Demand is the obvious part of it. Prices here are pushed up by the success of Microsoft, Starbucks, Amazon and Amgen. Dollars are worth less than 25 years ago, and people have more of them. Interest rates are oddly low, and bankers push ever-more-addictive forms of credit.
But why are Seattle-area houses so much more expensive than houses in Midwestern cities of the same size? Do Microsoft, et. al., explain the difference? Partly, but there is also the matter of supply.
Land here is limited by Puget Sound, two large lakes and the Cascades. We have limited it further by restricting the building of new houses — to save flat land for farms and steep land for trees and wetland for fish and fowl. Jim Hebert of Hebert Research, Bellevue real-estate analysts, says the reason for the Seattle area's distinctively high house prices is restriction of supply. "That's not just an opinion," he says. "That is what the data show."
Scott Noble, King County assessor, says that from the mid-1980s, the number of new houses built in King County has barely increased. To explain the especially high real-estate prices in King County, he says, "it appears that supply is a more important factor than demand."
Supply is constrained by the county's Urban Growth Boundary, set under the state Growth Management Act. It is also constrained by the decisions of 40 different governments in King County. Several have been trying to increase minimum lot sizes — Newcastle to 7,500 square feet from 5,000, and Bothell to 9,600 square feet. Sammamish has had a building moratorium.
Each of these decisions limits the number of building lots. The lots go to the highest bidder, which tends to be the builder of the biggest house. Ordinary folk flee to Pierce and Snohomish counties, following the rule of, "Drive till you qualify." Our public thinkers respond to all this by proposing new ways of restricting "sprawl," a word they use to describe houses newer than their own.
When I bring this up, they say, "Do you want to build houses all the way to the Cascades?" And I reply, "Do you want the average house to cost a million dollars?"
Probably, the answer to both questions is yes.
By the assessor's calculations, house prices have risen by 12.7 percent a year in King County from 1985 to 2003. Taking the June 2005 median of $375,000 and the same 12.7-percent rate, in 2019 the median house in King County will be worth a million dollars.

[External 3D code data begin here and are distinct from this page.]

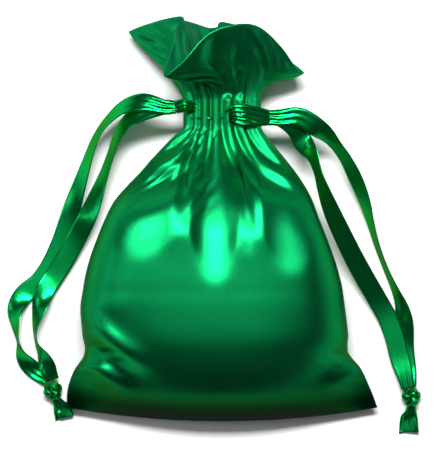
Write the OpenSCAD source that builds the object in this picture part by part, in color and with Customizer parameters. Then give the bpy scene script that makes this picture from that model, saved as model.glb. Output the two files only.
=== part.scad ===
// Satin gift sack with two ribbon drawstrings, lying on its back, neck drawn in.
// Frame: +X to the sack's right, +Y towards the mouth, +Z up from the surface it lies on.
// Millimetres. The origin is under the middle of the sack, on that surface.

/* [Sack] */
// Height of the full belly above the surface
belly_h = 34; // [28:1:40]
// Thickness of one layer of cloth
cloth_t = 0.5; // [0.4:0.1:0.6]
// Gap at which the frill turns above the casing
frill_gap = 0.4; // [0.3:0.1:0.6]
// How far the middle of the bottom seam bows out past its corners
bottom_bow = 4.5; // [0:0.5:6]
// Thickness of the two seam layers that lie between the panels
seam_t = 1; // [0.8:0.1:1.4]
// Width of the seam allowance inside the sack
seam_w = 4; // [3:0.5:5]

/* [Casing] */
// Width of the drawn neck
neck_w = 25.5; // [25:0.5:27]
// Depth of the drawn neck, front to back
neck_d = 14; // [13.5:0.5:15]
// Room for the ribbons between the panel and its facing
channel_t = 1.5; // [1.4:0.1:1.6]
// Stitches seen along one side of the neck in one row
stitch_count = 13; // [9:2:17]
// Thickness of the sewing thread
thread_d = 0.4; // [0.3:0.05:0.5]

/* [Drawstrings] */
// Width of the satin ribbon
ribbon_w = 6.4; // [6:0.2:7]
// Width of the ribbon where it is crumpled inside the casing
crumpled_w = 3; // [2.6:0.1:3]
// Thickness of the ribbon
ribbon_t = 0.3; // [0.2:0.05:0.35]

/* [Resolution] */
// Points across one panel
panel_cols = 29; // [21:2:41]
// Steps between two stations of a panel
row_steps = 2; // [1:1:2]

/* [Hidden] */

SATIN = [0.02, 0.42, 0.20];
SATIN_BACK = [0.02, 0.36, 0.17];
SATIN_INSIDE = [0.01, 0.26, 0.12];
RIBBON = [0.03, 0.55, 0.20];
THREAD = [0.02, 0.32, 0.15];

neck_z = 12;
neck_y = 30.5;
casing_h = 9;
casing_top_y = neck_y + casing_h;
seam_gap = 0.05;
casing_steps = 3;
frill_steps = 7;
stitch_inset = 0.8;
stitch_margin = 2.2;
stitch_lift = 0.06;
facing_margin = 4;

// Stations of the body from the bottom seam to the casing: [y, left x, right x, seam z,
// front rise, back drop, belly exponent, edge exponent]. Rises are shares of belly_h.
body_rows = [
    [-61.5, -51.2, 51.5, 5.0, 0.00, 0.00, 2.0, 1.3],
    [-60.4, -51.4, 51.2, 5.0, 0.17, 0.11, 2.0, 1.3],
    [-58.0, -51.5, 50.4, 5.2, 0.34, 0.145, 2.0, 1.2],
    [-54.0, -51.0, 48.6, 6.0, 0.49, 0.17, 2.0, 1.0],
    [-48.0, -48.4, 45.8, 7.5, 0.58, 0.215, 2.2, 0.75],
    [-43.0, -45.0, 41.2, 9.0, 0.62, 0.26, 2.5, 0.55],
    [-37.0, -45.6, 41.2, 10.5, 0.63, 0.305, 2.5, 0.45],
    [-28.0, -46.2, 40.0, 12.0, 0.64, 0.35, 2.5, 0.42],
    [-18.0, -44.8, 38.9, 12.7, 0.625, 0.37, 2.5, 0.42],
    [-9.0, -41.7, 35.6, 13.0, 0.60, 0.38, 2.5, 0.42],
    [0.0, -38.5, 32.0, 13.0, 0.56, 0.38, 2.5, 0.42],
    [8.0, -34.4, 29.4, 13.0, 0.51, 0.375, 2.5, 0.42],
    [15.0, -27.6, 25.0, 12.8, 0.45, 0.35, 2.5, 0.42],
    [21.5, -22.0, 19.8, 12.4, 0.36, 0.30, 2.5, 0.42],
    [27.0, -16.6, 15.2, 12.1, 0.27, 0.24, 2.5, 0.41],
];

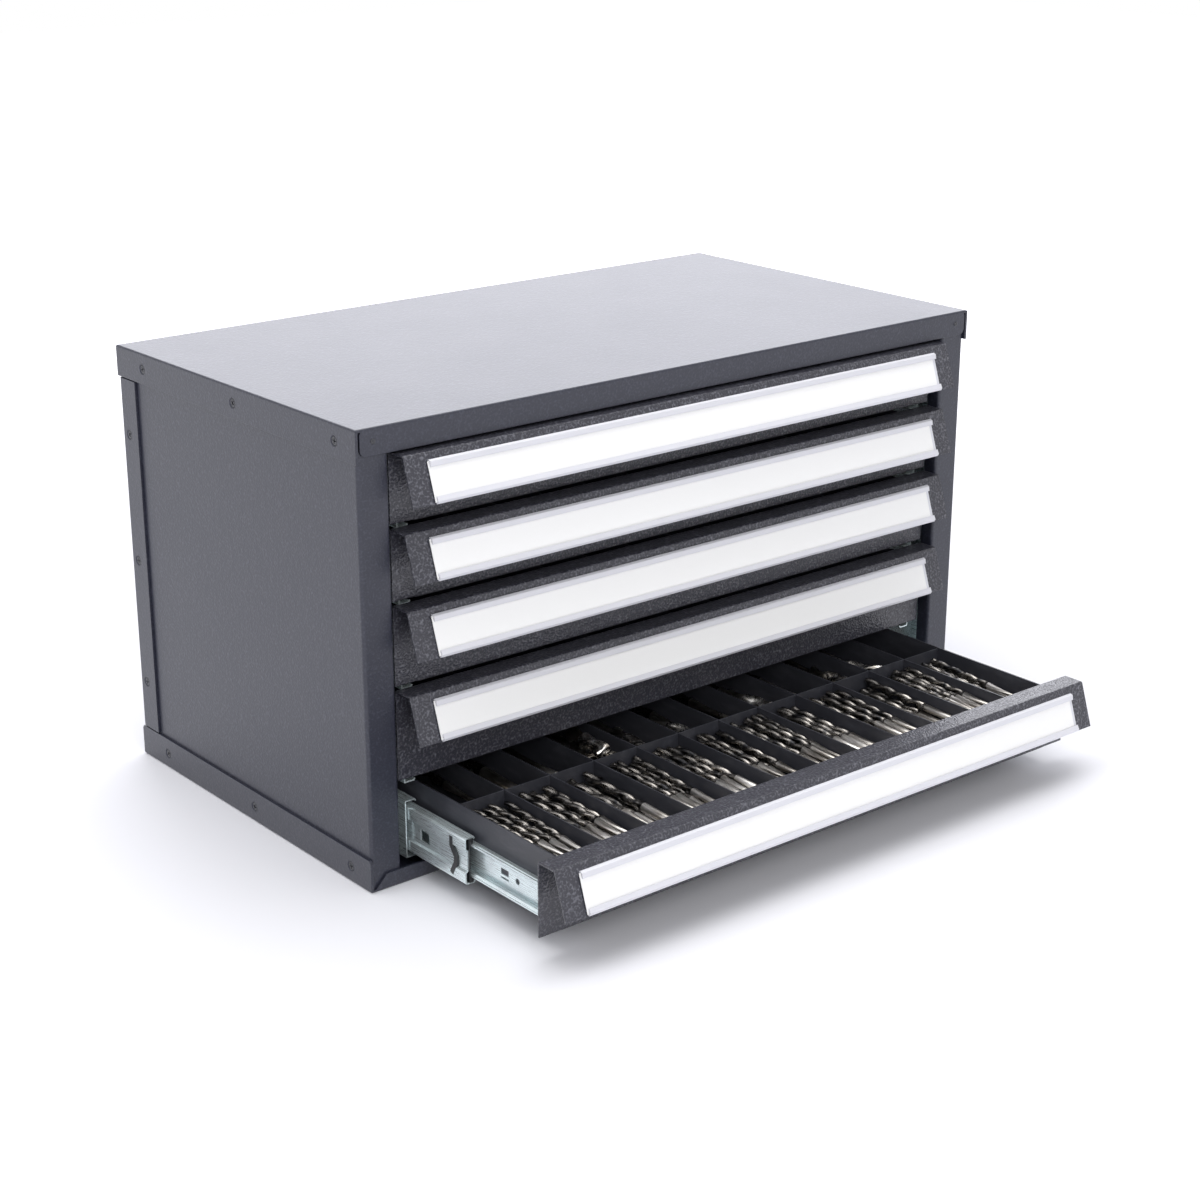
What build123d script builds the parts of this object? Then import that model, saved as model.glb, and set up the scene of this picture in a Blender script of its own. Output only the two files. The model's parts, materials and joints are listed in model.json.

That will be a world in which only high-profit employers survive, because only they will be able to pay employees to live here. It will be a world of old families with capital gains, new families with stock options and high-salary, two-income households with 40-year mortgages.
It will be a world in which many more young couples raise their families in apartments, even though they would rather not.
We are choosing for them — and we are choosing based on our feelings about "sprawl" and not their desires for a backyard. At least it is partly on those feelings. There is also the relevant fact that the more we restrict the building of other people's houses, the more the value of our own goes up.